A Large Scale Study of the Epidemiology and Risk Factors for the Carcinogenic Liver Fluke Opisthorchis viverrini in Udon Thani Province, Thailand

Document Type: Research Articles

Authors

1 Department of Biology, Faculty of Science, Udon Thani Rajabhat University, Udon Thani, Thailand.

2 Northeast Liver Fluke Research and Outreach Unit, Faculty of Science, Udon Thani Rajabhat University, Udon Thani, Thailand.

3 Department of Parasitology, Faculty of Medicine, Khon Kaen University, Khon Kaen, Thailand.

4 Na-Di Hospital of Health Promotion, Muang district, Udon Thani, Thailand.

5 Nong-Sang Hospital of Health Promotion, Nong Wua Sor district, Udon Thani, Thailand.

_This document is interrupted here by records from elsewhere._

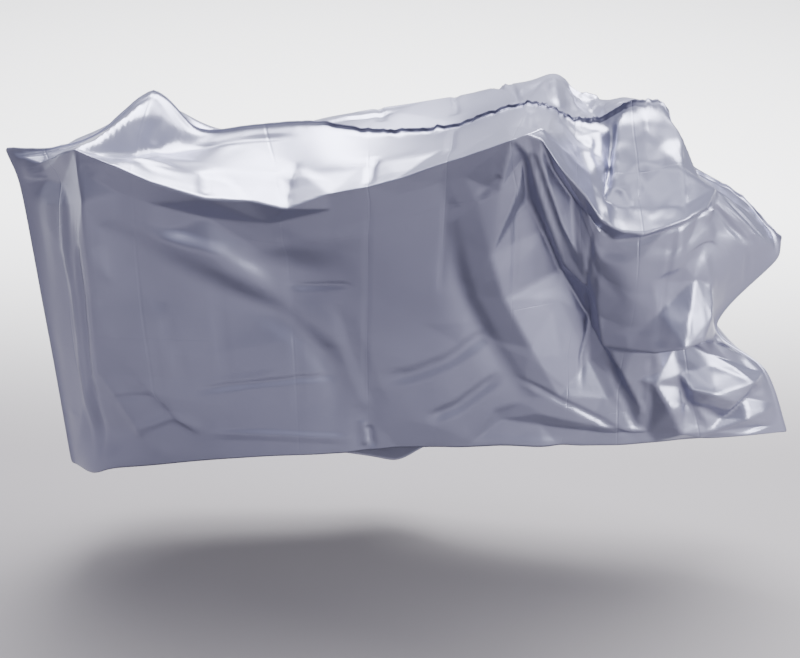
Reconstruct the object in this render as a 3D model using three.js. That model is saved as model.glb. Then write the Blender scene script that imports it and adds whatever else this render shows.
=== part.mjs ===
// A loose film cover draped over a bicycle: two side panels, joined by one seam that runs up the
// back, along the top and down the front. The cover is hollow and open below.
// Lengths are millimetres, +X towards the front wheel, -Y the near side, +Z up. The heights and
// places in the tables are those of a bicycle whose rear hub is at X 0 and whose wheels stand at Z 0.
import * as THREE from 'three';

const SHEET_THICKNESS = 2;
const SEAM_GAP = 0.3;
const SEAM_ALLOWANCE = 9;
// The underside of the top that the bicycle holds up: the part's origin.
const MOUNT = new THREE.Vector3(540, 0, 1098);

// How far down from shoulder to hem the chest and waist of each section lie.
const CHEST_DROP = 0.4;
const WAIST_DROP = 0.62;
// Rows of facets from seam to shoulder, to chest, to waist and to hem, and columns between sections.
const NEAR_ROWS = [6, 7, 4, 8];
const FAR_ROWS = [5, 6, 3, 6];
const COLUMNS_PER_SECTION = 3;
// Mean length of cloth from seam to hem, and the share of a panel over which folds fade at its seams.
const PANEL_DROP = 1050;
const FOLD_START = 0.07;
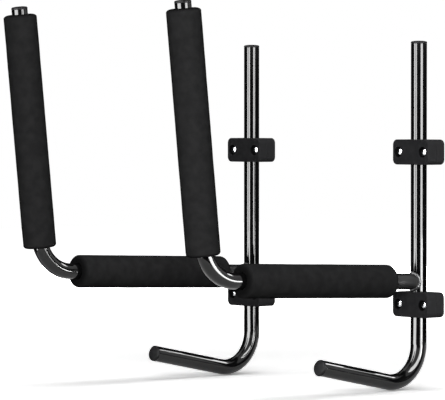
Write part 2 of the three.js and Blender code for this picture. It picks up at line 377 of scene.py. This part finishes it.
def spread_value(shader, source, socket, low, high):
    """Feeds a socket with a pattern, stretched between two values."""
    tree = shader.id_data
    start, end = VALUE_SPAN
    spans = {"From Min": start, "From Max": end, "To Min": low, "To Max": high}
    reach = add_node(tree, "ShaderNodeMapRange", spans)
    tree.links.new(source, reach.inputs["Value"])
    tree.links.new(reach.outputs["Result"], shader.inputs[socket])


def roughen(shader, source, depth, strength, under=None):
    """Raises a pattern on the surface as a bump of a depth in metres, over another bump if given."""
    tree = shader.id_data
    bump = add_node(tree, "ShaderNodeBump", {"Distance": depth, "Strength": strength})
    tree.links.new(source, bump.inputs["Height"])
    if under:
        tree.links.new(under.outputs["Normal"], bump.inputs["Normal"])
    tree.links.new(bump.outputs["Normal"], shader.inputs["Normal"])
    return bump


def blend_marked(shader, mark, socket, value):
    """Turns a socket's pattern to one colour or value where the piece's points carry a mark."""
    tree = shader.id_data
    target = shader.inputs[socket]
    place = add_node(tree, "ShaderNodeAttribute")
    place.attribute_name = mark
    marked = (*value, 1) if isinstance(value, tuple) else grey(value)
    mix = add_node(tree, "ShaderNodeMixRGB", {"Color2": marked})
    tree.links.new(place.outputs["Fac"], mix.inputs["Fac"])
    tree.links.new(target.links[0].from_socket, mix.inputs["Color1"])
    tree.links.new(mix.outputs["Color"], target)


def light_path_mix(tree, seen, unseen):
    """Mixes two shaders: one for what the camera, gloss and glass see, one for all other light."""
    path = add_node(tree, "ShaderNodeLightPath")
    is_seen = path.outputs["Is Camera Ray"]
    for ray in ("Is Glossy Ray", "Is Transmission Ray"):
        either = add_node(tree, "ShaderNodeMath")
        either.operation = "MAXIMUM"
        tree.links.new(is_seen, either.inputs[0])
        tree.links.new(path.outputs[ray], either.inputs[1])
        is_seen = either.outputs[0]
    mix = add_node(tree, "ShaderNodeMixShader")
    tree.links.new(is_seen, mix.inputs["Fac"])
    tree.links.new(unseen.outputs[0], mix.inputs[1])
    tree.links.new(seen.outputs[0], mix.inputs[2])
    return mix.outputs[0]


# Finishes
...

6 Khu-Kaew Hospital, Provincial Health Office, Ministry of Public Health, Udon Thani, Thailand.

Abstract

 Opisthorchis viverrini infection and cholangiocarcinoma are serious problems in South East Asia. This study aimed to find the prevalence of opisthorchiasis in various hosts in Udon Thani Province. Total fecal samples were collected from 14,766 participants. The epidemiological data collected and analysed included prevalence and intensity of infection. Odds ratios (OR) were calculated to determine the associations between cross sectional data and to predict possible risk factors. The prevalence of O. viverrini infection in Udon Thani Province averaged 15.3% (eggs per gram (epg.) = 48.9 and range; 12-1,320), with differences between villages (range; 3.8%-79.8%). An age-dependence for infection was observed to increase from ages 25 to 50 years and then decrease for older participants. A univariate analysis identified risk parameters including age (p = 0.040; OR = 3.9 (95% CI = 1.2-7.5)), education (p<0.0001; OR = 7.3 (95% CI = 1.8-21.6)) and eating habits (p = 0.032; OR = 1.6 (95% CI = 0.5-3.7)). Interestingly, most participants were not aware of treatments such as praziquantel (p< 0.0001; OR = 3.5 (95% CI = 1.4-11.6)), had no history of parasitic treatment (p = 0.486; OR = 1.5 (95% CI = 0.5-3.5)) and had eaten raw fish (p = 0.04; OR = 7.4 (95% CI = 1.5-18.6)). Liver fluke infection in dogs (18.1%, epg. = 44.7, range; 32-96) was significantly higher than in cats (11.0%, epg. = 117.8, range; 44-372) (p<0.05). A positive association between O. viverrini infection in dogs and their owners was found. In addition, cyprinid fish dominantly infected by metacercaria including Henicorhynchus siamensis (27.7%), Cyclocheilichthys repasson (21.9%), Hampala dispar (14.1%), and Barbonymus gonionotus (6.9%). This study provides basic information required for the development of future effective and sustainable strategies to reduces infection rates, mainly by providing health education and encouraging behavioural changes.